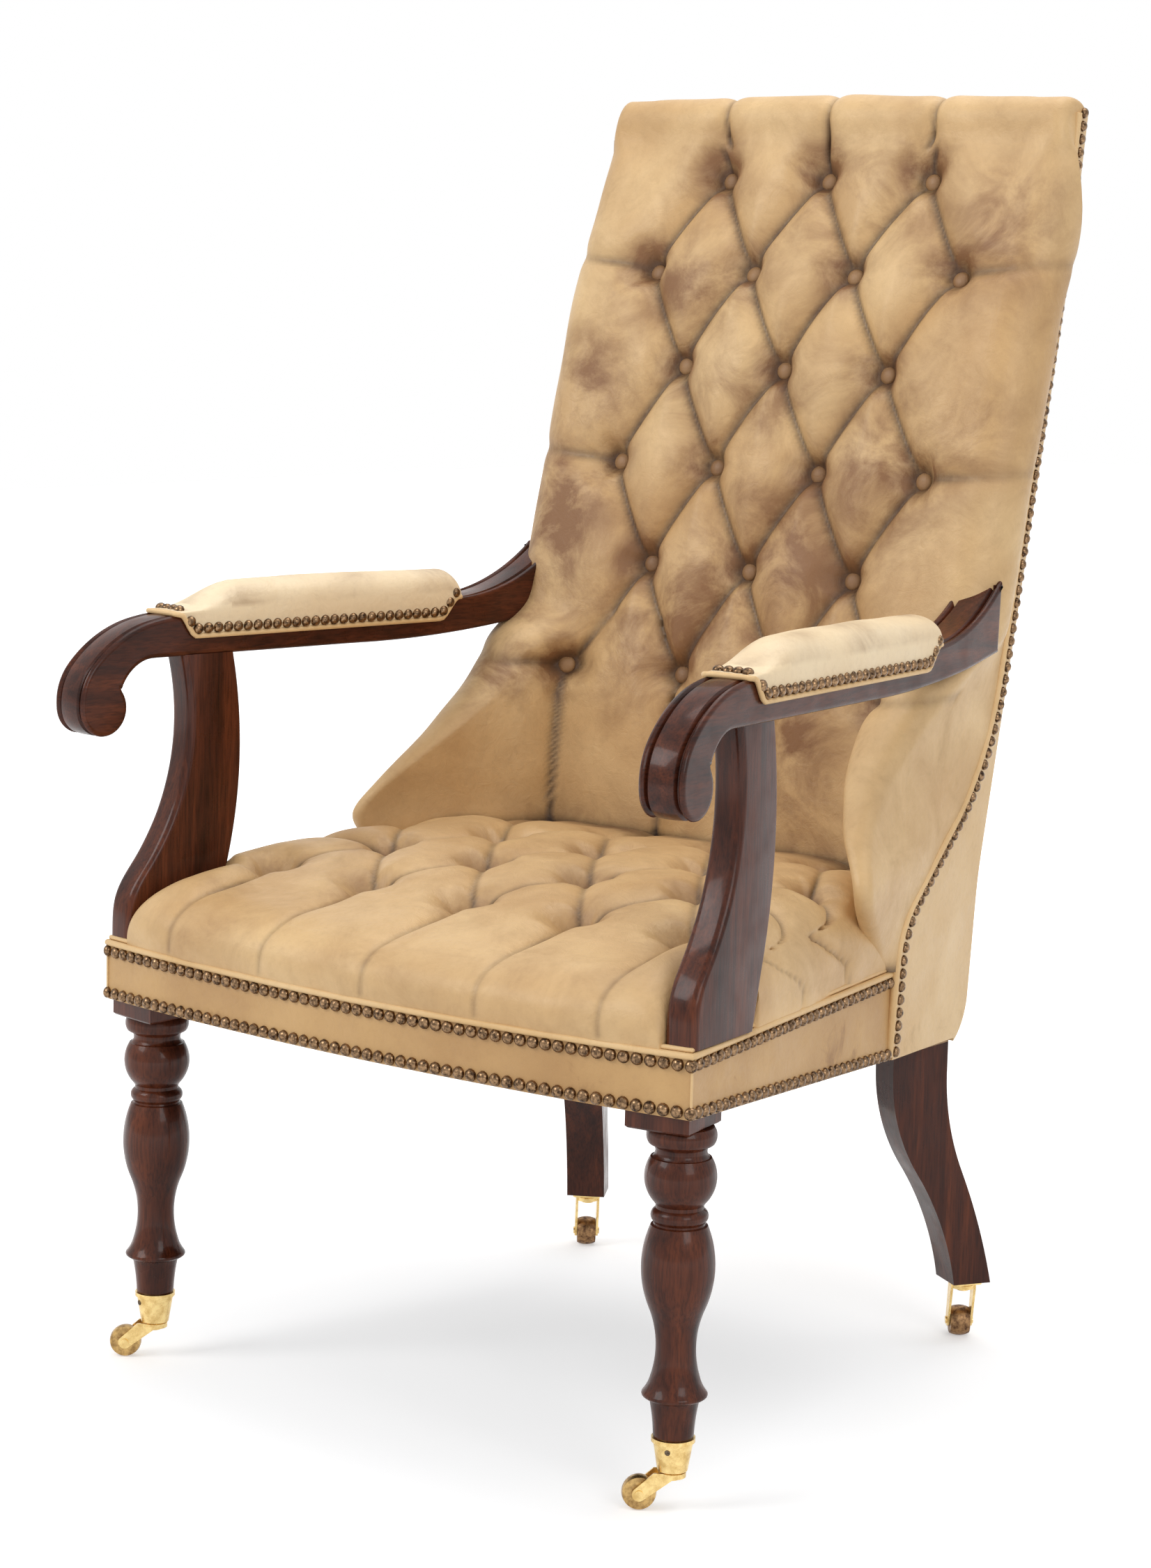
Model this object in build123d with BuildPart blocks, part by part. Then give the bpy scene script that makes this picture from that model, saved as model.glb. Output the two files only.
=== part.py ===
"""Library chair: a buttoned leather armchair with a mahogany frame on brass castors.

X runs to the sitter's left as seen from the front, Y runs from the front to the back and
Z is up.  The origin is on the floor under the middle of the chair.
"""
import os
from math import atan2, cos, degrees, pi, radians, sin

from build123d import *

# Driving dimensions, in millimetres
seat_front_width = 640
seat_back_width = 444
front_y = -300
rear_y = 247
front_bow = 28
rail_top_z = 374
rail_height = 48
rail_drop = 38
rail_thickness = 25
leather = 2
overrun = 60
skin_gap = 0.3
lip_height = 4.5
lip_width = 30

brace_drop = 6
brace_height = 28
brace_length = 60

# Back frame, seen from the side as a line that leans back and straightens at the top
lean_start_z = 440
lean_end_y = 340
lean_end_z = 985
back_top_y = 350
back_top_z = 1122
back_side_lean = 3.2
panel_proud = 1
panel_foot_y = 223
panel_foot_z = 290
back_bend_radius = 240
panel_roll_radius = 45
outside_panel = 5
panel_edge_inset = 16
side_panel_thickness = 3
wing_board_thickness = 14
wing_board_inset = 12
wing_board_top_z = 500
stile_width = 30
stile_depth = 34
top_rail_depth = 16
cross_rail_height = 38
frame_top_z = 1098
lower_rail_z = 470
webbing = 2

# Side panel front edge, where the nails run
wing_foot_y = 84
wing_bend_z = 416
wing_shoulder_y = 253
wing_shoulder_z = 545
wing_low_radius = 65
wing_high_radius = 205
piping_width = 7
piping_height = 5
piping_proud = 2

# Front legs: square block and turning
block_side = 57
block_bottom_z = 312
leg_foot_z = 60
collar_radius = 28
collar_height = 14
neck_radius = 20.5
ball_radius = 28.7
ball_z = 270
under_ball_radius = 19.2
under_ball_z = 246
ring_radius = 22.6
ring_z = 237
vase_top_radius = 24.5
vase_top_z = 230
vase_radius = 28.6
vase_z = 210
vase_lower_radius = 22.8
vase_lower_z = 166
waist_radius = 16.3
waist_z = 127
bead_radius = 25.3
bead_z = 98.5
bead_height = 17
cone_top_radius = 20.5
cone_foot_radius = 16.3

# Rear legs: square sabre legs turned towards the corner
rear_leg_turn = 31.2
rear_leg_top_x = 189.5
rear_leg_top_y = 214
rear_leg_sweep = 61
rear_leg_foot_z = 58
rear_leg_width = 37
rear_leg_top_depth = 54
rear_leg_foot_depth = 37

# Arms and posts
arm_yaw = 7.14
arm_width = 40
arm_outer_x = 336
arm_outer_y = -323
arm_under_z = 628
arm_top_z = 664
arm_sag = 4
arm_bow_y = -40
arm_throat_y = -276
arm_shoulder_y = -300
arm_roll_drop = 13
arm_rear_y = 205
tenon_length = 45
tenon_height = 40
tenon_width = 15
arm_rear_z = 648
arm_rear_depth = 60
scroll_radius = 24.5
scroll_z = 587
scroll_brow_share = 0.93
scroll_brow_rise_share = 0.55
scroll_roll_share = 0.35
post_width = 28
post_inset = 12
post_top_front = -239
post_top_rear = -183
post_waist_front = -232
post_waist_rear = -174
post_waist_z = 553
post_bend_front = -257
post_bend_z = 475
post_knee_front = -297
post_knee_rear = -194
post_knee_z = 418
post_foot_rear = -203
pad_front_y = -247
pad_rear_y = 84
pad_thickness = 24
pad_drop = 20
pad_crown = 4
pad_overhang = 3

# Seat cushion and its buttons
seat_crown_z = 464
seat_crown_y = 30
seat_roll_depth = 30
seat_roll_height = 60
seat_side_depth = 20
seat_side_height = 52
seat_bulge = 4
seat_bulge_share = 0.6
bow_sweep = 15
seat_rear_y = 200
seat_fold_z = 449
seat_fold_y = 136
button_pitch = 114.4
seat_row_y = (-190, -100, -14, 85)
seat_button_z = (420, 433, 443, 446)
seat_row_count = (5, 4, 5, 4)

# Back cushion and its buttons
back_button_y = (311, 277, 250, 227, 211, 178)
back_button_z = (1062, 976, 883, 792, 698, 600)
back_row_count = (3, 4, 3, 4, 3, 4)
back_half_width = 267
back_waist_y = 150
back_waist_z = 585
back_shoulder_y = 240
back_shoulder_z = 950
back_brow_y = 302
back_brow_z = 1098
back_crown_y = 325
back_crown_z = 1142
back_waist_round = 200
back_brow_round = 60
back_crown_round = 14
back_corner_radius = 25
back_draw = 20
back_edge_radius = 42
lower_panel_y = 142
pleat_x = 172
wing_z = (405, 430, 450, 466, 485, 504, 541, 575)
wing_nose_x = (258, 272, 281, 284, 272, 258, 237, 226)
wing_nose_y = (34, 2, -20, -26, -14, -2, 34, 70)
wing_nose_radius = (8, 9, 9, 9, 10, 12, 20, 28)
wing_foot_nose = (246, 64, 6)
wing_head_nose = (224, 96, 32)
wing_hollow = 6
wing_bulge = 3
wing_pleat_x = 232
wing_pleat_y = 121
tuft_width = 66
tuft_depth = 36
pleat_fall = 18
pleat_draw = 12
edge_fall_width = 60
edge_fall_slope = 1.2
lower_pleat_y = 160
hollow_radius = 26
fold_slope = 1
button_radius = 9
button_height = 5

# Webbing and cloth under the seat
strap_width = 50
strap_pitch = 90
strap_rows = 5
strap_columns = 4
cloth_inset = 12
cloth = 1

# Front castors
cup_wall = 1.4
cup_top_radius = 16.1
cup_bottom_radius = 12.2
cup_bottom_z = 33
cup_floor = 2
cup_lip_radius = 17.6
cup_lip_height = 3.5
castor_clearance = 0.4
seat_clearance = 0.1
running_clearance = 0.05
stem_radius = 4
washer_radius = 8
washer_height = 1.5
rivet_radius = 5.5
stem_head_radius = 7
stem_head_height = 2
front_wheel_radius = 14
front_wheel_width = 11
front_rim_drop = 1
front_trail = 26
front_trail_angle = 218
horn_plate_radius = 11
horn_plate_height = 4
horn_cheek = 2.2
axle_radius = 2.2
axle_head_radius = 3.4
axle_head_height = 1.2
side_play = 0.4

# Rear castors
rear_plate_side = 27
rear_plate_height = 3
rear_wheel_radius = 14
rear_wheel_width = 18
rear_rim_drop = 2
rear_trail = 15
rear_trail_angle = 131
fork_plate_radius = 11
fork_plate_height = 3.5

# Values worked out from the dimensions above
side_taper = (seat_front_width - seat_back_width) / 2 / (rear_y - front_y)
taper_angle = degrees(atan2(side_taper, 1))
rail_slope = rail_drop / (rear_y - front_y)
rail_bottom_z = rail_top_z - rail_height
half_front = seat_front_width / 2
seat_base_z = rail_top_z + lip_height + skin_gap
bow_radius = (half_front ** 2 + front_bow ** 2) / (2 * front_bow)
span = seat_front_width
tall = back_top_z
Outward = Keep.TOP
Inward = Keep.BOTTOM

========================

** SET PROBLEM **
Give every line of the material again, exactly as it reads.

** RESPONSE **
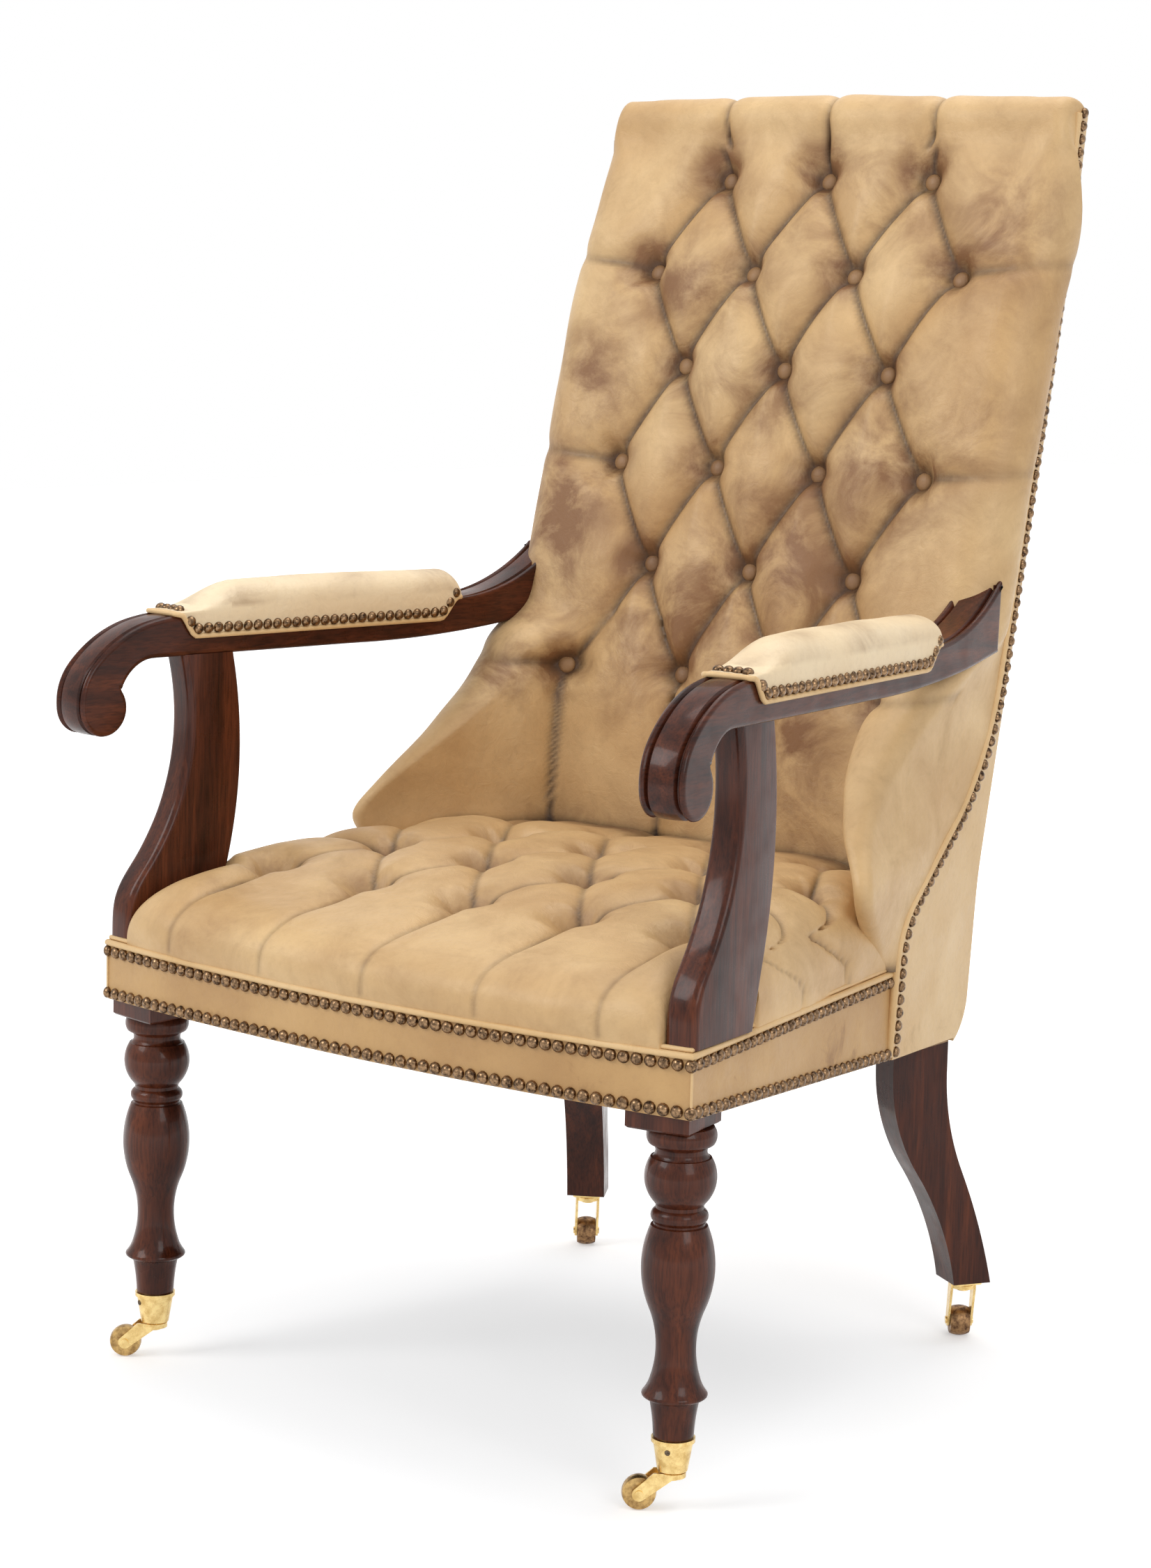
Model this object in build123d with BuildPart blocks, part by part. Then give the bpy scene script that makes this picture from that model, saved as model.glb. Output the two files only.
=== part.py ===
"""Library chair: a buttoned leather armchair with a mahogany frame on brass castors.

X runs to the sitter's left as seen from the front, Y runs from the front to the back and
Z is up.  The origin is on the floor under the middle of the chair.
"""
import os
from math import atan2, cos, degrees, pi, radians, sin

from build123d import *

# Driving dimensions, in millimetres
seat_front_width = 640
seat_back_width = 444
front_y = -300
rear_y = 247
front_bow = 28
rail_top_z = 374
rail_height = 48
rail_drop = 38
rail_thickness = 25
leather = 2
overrun = 60
skin_gap = 0.3
lip_height = 4.5
lip_width = 30

brace_drop = 6
brace_height = 28
brace_length = 60

# Back frame, seen from the side as a line that leans back and straightens at the top
lean_start_z = 440
lean_end_y = 340
lean_end_z = 985
back_top_y = 350
back_top_z = 1122
back_side_lean = 3.2
panel_proud = 1
panel_foot_y = 223
panel_foot_z = 290
back_bend_radius = 240
panel_roll_radius = 45
outside_panel = 5
panel_edge_inset = 16
side_panel_thickness = 3
wing_board_thickness = 14
wing_board_inset = 12
wing_board_top_z = 500
stile_width = 30
stile_depth = 34
top_rail_depth = 16
cross_rail_height = 38
frame_top_z = 1098
lower_rail_z = 470
webbing = 2

# Side panel front edge, where the nails run
wing_foot_y = 84
wing_bend_z = 416
wing_shoulder_y = 253
wing_shoulder_z = 545
wing_low_radius = 65
wing_high_radius = 205
piping_width = 7
piping_height = 5
piping_proud = 2

# Front legs: square block and turning
block_side = 57
block_bottom_z = 312
leg_foot_z = 60
collar_radius = 28
collar_height = 14
neck_radius = 20.5
ball_radius = 28.7
ball_z = 270
under_ball_radius = 19.2
under_ball_z = 246
ring_radius = 22.6
ring_z = 237
vase_top_radius = 24.5
vase_top_z = 230
vase_radius = 28.6
vase_z = 210
vase_lower_radius = 22.8
vase_lower_z = 166
waist_radius = 16.3
waist_z = 127
bead_radius = 25.3
bead_z = 98.5
bead_height = 17
cone_top_radius = 20.5
cone_foot_radius = 16.3

# Rear legs: square sabre legs turned towards the corner
rear_leg_turn = 31.2
rear_leg_top_x = 189.5
rear_leg_top_y = 214
rear_leg_sweep = 61
rear_leg_foot_z = 58
rear_leg_width = 37
rear_leg_top_depth = 54
rear_leg_foot_depth = 37

# Arms and posts
arm_yaw = 7.14
arm_width = 40
arm_outer_x = 336
arm_outer_y = -323
arm_under_z = 628
arm_top_z = 664
arm_sag = 4
arm_bow_y = -40
arm_throat_y = -276
arm_shoulder_y = -300
arm_roll_drop = 13
arm_rear_y = 205
tenon_length = 45
tenon_height = 40
tenon_width = 15
arm_rear_z = 648
arm_rear_depth = 60
scroll_radius = 24.5
scroll_z = 587
scroll_brow_share = 0.93
scroll_brow_rise_share = 0.55
scroll_roll_share = 0.35
post_width = 28
post_inset = 12
post_top_front = -239
post_top_rear = -183
post_waist_front = -232
post_waist_rear = -174
post_waist_z = 553
post_bend_front = -257
post_bend_z = 475
post_knee_front = -297
post_knee_rear = -194
post_knee_z = 418
post_foot_rear = -203
pad_front_y = -247
pad_rear_y = 84
pad_thickness = 24
pad_drop = 20
pad_crown = 4
pad_overhang = 3

# Seat cushion and its buttons
seat_crown_z = 464
seat_crown_y = 30
seat_roll_depth = 30
seat_roll_height = 60
seat_side_depth = 20
seat_side_height = 52
seat_bulge = 4
seat_bulge_share = 0.6
bow_sweep = 15
seat_rear_y = 200
seat_fold_z = 449
seat_fold_y = 136
button_pitch = 114.4
seat_row_y = (-190, -100, -14, 85)
seat_button_z = (420, 433, 443, 446)
seat_row_count = (5, 4, 5, 4)

# Back cushion and its buttons
back_button_y = (311, 277, 250, 227, 211, 178)
back_button_z = (1062, 976, 883, 792, 698, 600)
back_row_count = (3, 4, 3, 4, 3, 4)
back_half_width = 267
back_waist_y = 150
back_waist_z = 585
back_shoulder_y = 240
back_shoulder_z = 950
back_brow_y = 302
back_brow_z = 1098
back_crown_y = 325
back_crown_z = 1142
back_waist_round = 200
back_brow_round = 60
back_crown_round = 14
back_corner_radius = 25
back_draw = 20
back_edge_radius = 42
lower_panel_y = 142
pleat_x = 172
wing_z = (405, 430, 450, 466, 485, 504, 541, 575)
wing_nose_x = (258, 272, 281, 284, 272, 258, 237, 226)
wing_nose_y = (34, 2, -20, -26, -14, -2, 34, 70)
wing_nose_radius = (8, 9, 9, 9, 10, 12, 20, 28)
wing_foot_nose = (246, 64, 6)
wing_head_nose = (224, 96, 32)
wing_hollow = 6
wing_bulge = 3
wing_pleat_x = 232
wing_pleat_y = 121
tuft_width = 66
tuft_depth = 36
pleat_fall = 18
pleat_draw = 12
edge_fall_width = 60
edge_fall_slope = 1.2
lower_pleat_y = 160
hollow_radius = 26
fold_slope = 1
button_radius = 9
button_height = 5

# Webbing and cloth under the seat
strap_width = 50
strap_pitch = 90
strap_rows = 5
strap_columns = 4
cloth_inset = 12
cloth = 1

# Front castors
cup_wall = 1.4
cup_top_radius = 16.1
cup_bottom_radius = 12.2
cup_bottom_z = 33
cup_floor = 2
cup_lip_radius = 17.6
cup_lip_height = 3.5
castor_clearance = 0.4
seat_clearance = 0.1
running_clearance = 0.05
stem_radius = 4
washer_radius = 8
washer_height = 1.5
rivet_radius = 5.5
stem_head_radius = 7
stem_head_height = 2
front_wheel_radius = 14
front_wheel_width = 11
front_rim_drop = 1
front_trail = 26
front_trail_angle = 218
horn_plate_radius = 11
horn_plate_height = 4
horn_cheek = 2.2
axle_radius = 2.2
axle_head_radius = 3.4
axle_head_height = 1.2
side_play = 0.4

# Rear castors
rear_plate_side = 27
rear_plate_height = 3
rear_wheel_radius = 14
rear_wheel_width = 18
rear_rim_drop = 2
rear_trail = 15
rear_trail_angle = 131
fork_plate_radius = 11
fork_plate_height = 3.5

# Values worked out from the dimensions above
side_taper = (seat_front_width - seat_back_width) / 2 / (rear_y - front_y)
taper_angle = degrees(atan2(side_taper, 1))
rail_slope = rail_drop / (rear_y - front_y)
rail_bottom_z = rail_top_z - rail_height
half_front = seat_front_width / 2
seat_base_z = rail_top_z + lip_height + skin_gap
bow_radius = (half_front ** 2 + front_bow ** 2) / (2 * front_bow)
span = seat_front_width
tall = back_top_z
Outward = Keep.TOP
Inward = Keep.BOTTOM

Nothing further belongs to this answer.